* [Your objective] Output every line of the data exactly as it appears.
[start of Source excerpt]
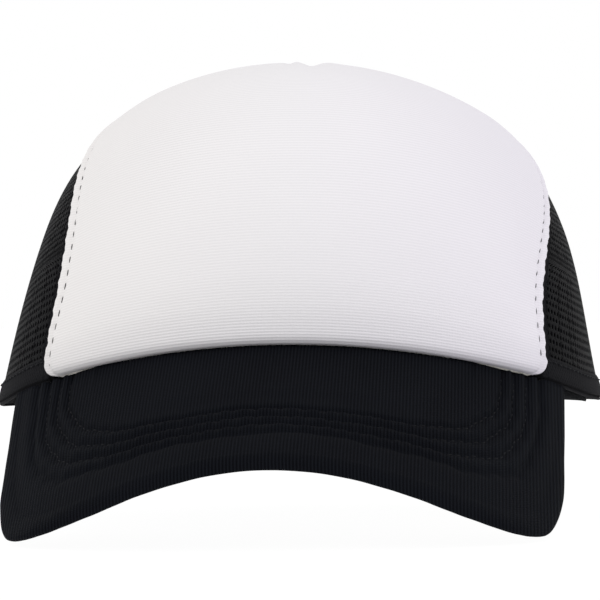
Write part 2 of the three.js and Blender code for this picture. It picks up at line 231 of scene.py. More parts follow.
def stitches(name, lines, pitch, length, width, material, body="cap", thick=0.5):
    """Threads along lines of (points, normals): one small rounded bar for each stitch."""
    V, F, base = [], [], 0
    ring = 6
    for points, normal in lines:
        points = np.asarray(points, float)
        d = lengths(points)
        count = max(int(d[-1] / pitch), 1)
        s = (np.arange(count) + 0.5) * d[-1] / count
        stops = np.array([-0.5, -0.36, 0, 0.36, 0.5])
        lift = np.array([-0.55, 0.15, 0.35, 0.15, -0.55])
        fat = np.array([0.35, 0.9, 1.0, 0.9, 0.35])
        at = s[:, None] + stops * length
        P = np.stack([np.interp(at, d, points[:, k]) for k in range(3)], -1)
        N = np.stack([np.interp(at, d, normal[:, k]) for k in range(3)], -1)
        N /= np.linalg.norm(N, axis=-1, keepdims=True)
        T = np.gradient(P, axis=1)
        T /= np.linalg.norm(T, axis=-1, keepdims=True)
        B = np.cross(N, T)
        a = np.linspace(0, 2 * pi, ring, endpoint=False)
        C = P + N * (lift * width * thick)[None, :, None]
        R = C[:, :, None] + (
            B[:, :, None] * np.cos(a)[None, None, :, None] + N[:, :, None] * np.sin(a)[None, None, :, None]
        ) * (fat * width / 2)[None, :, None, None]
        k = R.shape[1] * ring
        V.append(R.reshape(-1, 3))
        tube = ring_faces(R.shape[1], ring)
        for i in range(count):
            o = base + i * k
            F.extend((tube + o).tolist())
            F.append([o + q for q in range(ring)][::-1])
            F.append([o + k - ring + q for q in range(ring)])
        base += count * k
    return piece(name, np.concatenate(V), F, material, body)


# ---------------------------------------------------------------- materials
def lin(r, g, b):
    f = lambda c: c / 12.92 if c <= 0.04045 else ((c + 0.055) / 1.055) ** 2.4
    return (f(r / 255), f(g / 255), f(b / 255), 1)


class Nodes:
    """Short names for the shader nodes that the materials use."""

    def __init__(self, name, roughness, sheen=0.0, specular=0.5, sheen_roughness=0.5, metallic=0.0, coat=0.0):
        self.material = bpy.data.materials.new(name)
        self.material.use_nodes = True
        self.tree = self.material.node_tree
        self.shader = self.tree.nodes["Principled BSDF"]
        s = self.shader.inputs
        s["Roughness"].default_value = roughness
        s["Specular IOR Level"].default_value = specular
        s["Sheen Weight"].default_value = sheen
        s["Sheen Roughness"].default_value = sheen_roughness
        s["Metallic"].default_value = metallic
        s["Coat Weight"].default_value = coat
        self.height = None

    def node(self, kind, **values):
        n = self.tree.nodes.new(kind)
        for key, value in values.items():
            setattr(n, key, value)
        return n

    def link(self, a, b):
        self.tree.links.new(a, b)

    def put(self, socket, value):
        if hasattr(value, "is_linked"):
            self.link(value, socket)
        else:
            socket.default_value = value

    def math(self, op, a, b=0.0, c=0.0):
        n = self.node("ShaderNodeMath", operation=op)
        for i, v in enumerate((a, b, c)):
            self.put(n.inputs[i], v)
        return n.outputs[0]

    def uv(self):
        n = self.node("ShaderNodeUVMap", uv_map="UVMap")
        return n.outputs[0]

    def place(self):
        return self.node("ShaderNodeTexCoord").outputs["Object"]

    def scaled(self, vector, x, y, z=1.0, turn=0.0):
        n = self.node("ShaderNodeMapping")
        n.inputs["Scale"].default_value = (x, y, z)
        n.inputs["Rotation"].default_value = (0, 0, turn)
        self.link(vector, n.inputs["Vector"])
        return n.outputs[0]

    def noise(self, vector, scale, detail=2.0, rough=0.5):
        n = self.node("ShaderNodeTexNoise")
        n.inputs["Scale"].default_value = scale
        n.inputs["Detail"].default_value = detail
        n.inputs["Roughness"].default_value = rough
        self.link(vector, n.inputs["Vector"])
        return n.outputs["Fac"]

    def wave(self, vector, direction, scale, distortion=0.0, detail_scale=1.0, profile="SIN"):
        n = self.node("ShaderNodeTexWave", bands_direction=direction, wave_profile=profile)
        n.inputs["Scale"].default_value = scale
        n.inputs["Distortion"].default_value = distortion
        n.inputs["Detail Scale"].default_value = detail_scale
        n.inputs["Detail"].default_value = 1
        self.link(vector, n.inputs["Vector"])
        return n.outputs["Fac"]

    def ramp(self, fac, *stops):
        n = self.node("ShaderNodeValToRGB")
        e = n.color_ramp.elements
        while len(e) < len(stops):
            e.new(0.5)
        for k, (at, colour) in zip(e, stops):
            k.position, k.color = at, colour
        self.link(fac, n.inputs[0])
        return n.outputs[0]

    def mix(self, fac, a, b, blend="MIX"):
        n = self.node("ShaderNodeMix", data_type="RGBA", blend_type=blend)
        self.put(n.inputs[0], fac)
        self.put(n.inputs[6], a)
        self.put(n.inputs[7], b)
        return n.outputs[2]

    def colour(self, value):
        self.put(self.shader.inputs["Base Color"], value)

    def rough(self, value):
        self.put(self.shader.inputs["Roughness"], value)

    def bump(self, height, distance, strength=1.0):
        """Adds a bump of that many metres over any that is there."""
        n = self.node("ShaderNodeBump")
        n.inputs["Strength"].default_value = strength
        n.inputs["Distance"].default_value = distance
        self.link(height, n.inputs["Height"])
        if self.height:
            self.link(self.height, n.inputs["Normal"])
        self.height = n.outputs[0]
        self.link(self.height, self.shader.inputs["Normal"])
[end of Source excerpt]
* [Correct output]
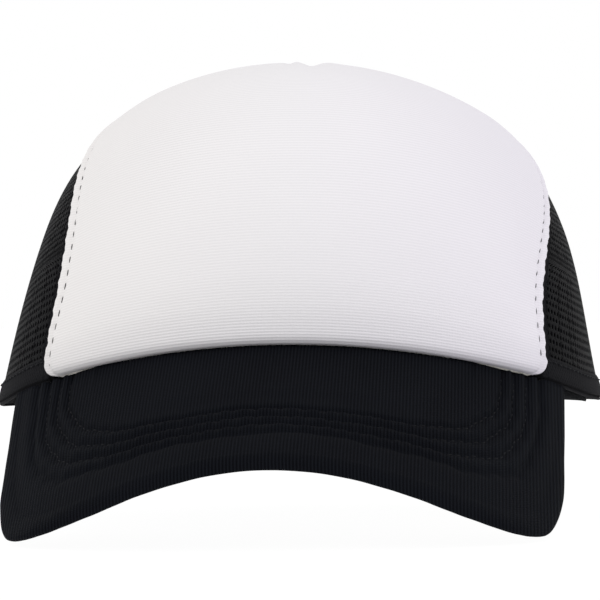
Write part 2 of the three.js and Blender code for this picture. It picks up at line 231 of scene.py. More parts follow.
def stitches(name, lines, pitch, length, width, material, body="cap", thick=0.5):
    """Threads along lines of (points, normals): one small rounded bar for each stitch."""
    V, F, base = [], [], 0
    ring = 6
    for points, normal in lines:
        points = np.asarray(points, float)
        d = lengths(points)
        count = max(int(d[-1] / pitch), 1)
        s = (np.arange(count) + 0.5) * d[-1] / count
        stops = np.array([-0.5, -0.36, 0, 0.36, 0.5])
        lift = np.array([-0.55, 0.15, 0.35, 0.15, -0.55])
        fat = np.array([0.35, 0.9, 1.0, 0.9, 0.35])
        at = s[:, None] + stops * length
        P = np.stack([np.interp(at, d, points[:, k]) for k in range(3)], -1)
        N = np.stack([np.interp(at, d, normal[:, k]) for k in range(3)], -1)
        N /= np.linalg.norm(N, axis=-1, keepdims=True)
        T = np.gradient(P, axis=1)
        T /= np.linalg.norm(T, axis=-1, keepdims=True)
        B = np.cross(N, T)
        a = np.linspace(0, 2 * pi, ring, endpoint=False)
        C = P + N * (lift * width * thick)[None, :, None]
        R = C[:, :, None] + (
            B[:, :, None] * np.cos(a)[None, None, :, None] + N[:, :, None] * np.sin(a)[None, None, :, None]
        ) * (fat * width / 2)[None, :, None, None]
        k = R.shape[1] * ring
        V.append(R.reshape(-1, 3))
        tube = ring_faces(R.shape[1], ring)
        for i in range(count):
            o = base + i * k
            F.extend((tube + o).tolist())
            F.append([o + q for q in range(ring)][::-1])
            F.append([o + k - ring + q for q in range(ring)])
        base += count * k
    return piece(name, np.concatenate(V), F, material, body)


# ---------------------------------------------------------------- materials
def lin(r, g, b):
    f = lambda c: c / 12.92 if c <= 0.04045 else ((c + 0.055) / 1.055) ** 2.4
    return (f(r / 255), f(g / 255), f(b / 255), 1)


class Nodes:
    """Short names for the shader nodes that the materials use."""

    def __init__(self, name, roughness, sheen=0.0, specular=0.5, sheen_roughness=0.5, metallic=0.0, coat=0.0):
        self.material = bpy.data.materials.new(name)
        self.material.use_nodes = True
        self.tree = self.material.node_tree
        self.shader = self.tree.nodes["Principled BSDF"]
        s = self.shader.inputs
        s["Roughness"].default_value = roughness
        s["Specular IOR Level"].default_value = specular
        s["Sheen Weight"].default_value = sheen
        s["Sheen Roughness"].default_value = sheen_roughness
        s["Metallic"].default_value = metallic
        s["Coat Weight"].default_value = coat
        self.height = None

    def node(self, kind, **values):
        n = self.tree.nodes.new(kind)
        for key, value in values.items():
            setattr(n, key, value)
        return n

    def link(self, a, b):
        self.tree.links.new(a, b)

    def put(self, socket, value):
        if hasattr(value, "is_linked"):
            self.link(value, socket)
        else:
            socket.default_value = value

    def math(self, op, a, b=0.0, c=0.0):
        n = self.node("ShaderNodeMath", operation=op)
        for i, v in enumerate((a, b, c)):
            self.put(n.inputs[i], v)
        return n.outputs[0]

    def uv(self):
        n = self.node("ShaderNodeUVMap", uv_map="UVMap")
        return n.outputs[0]

    def place(self):
        return self.node("ShaderNodeTexCoord").outputs["Object"]

    def scaled(self, vector, x, y, z=1.0, turn=0.0):
        n = self.node("ShaderNodeMapping")
        n.inputs["Scale"].default_value = (x, y, z)
        n.inputs["Rotation"].default_value = (0, 0, turn)
        self.link(vector, n.inputs["Vector"])
        return n.outputs[0]

    def noise(self, vector, scale, detail=2.0, rough=0.5):
        n = self.node("ShaderNodeTexNoise")
        n.inputs["Scale"].default_value = scale
        n.inputs["Detail"].default_value = detail
        n.inputs["Roughness"].default_value = rough
        self.link(vector, n.inputs["Vector"])
        return n.outputs["Fac"]

    def wave(self, vector, direction, scale, distortion=0.0, detail_scale=1.0, profile="SIN"):
        n = self.node("ShaderNodeTexWave", bands_direction=direction, wave_profile=profile)
        n.inputs["Scale"].default_value = scale
        n.inputs["Distortion"].default_value = distortion
        n.inputs["Detail Scale"].default_value = detail_scale
        n.inputs["Detail"].default_value = 1
        self.link(vector, n.inputs["Vector"])
        return n.outputs["Fac"]

    def ramp(self, fac, *stops):
        n = self.node("ShaderNodeValToRGB")
        e = n.color_ramp.elements
        while len(e) < len(stops):
            e.new(0.5)
        for k, (at, colour) in zip(e, stops):
            k.position, k.color = at, colour
        self.link(fac, n.inputs[0])
        return n.outputs[0]

    def mix(self, fac, a, b, blend="MIX"):
        n = self.node("ShaderNodeMix", data_type="RGBA", blend_type=blend)
        self.put(n.inputs[0], fac)
        self.put(n.inputs[6], a)
        self.put(n.inputs[7], b)
        return n.outputs[2]

    def colour(self, value):
        self.put(self.shader.inputs["Base Color"], value)

    def rough(self, value):
        self.put(self.shader.inputs["Roughness"], value)

    def bump(self, height, distance, strength=1.0):
        """Adds a bump of that many metres over any that is there."""
        n = self.node("ShaderNodeBump")
        n.inputs["Strength"].default_value = strength
        n.inputs["Distance"].default_value = distance
        self.link(height, n.inputs["Height"])
        if self.height:
            self.link(self.height, n.inputs["Normal"])
        self.height = n.outputs[0]
        self.link(self.height, self.shader.inputs["Normal"])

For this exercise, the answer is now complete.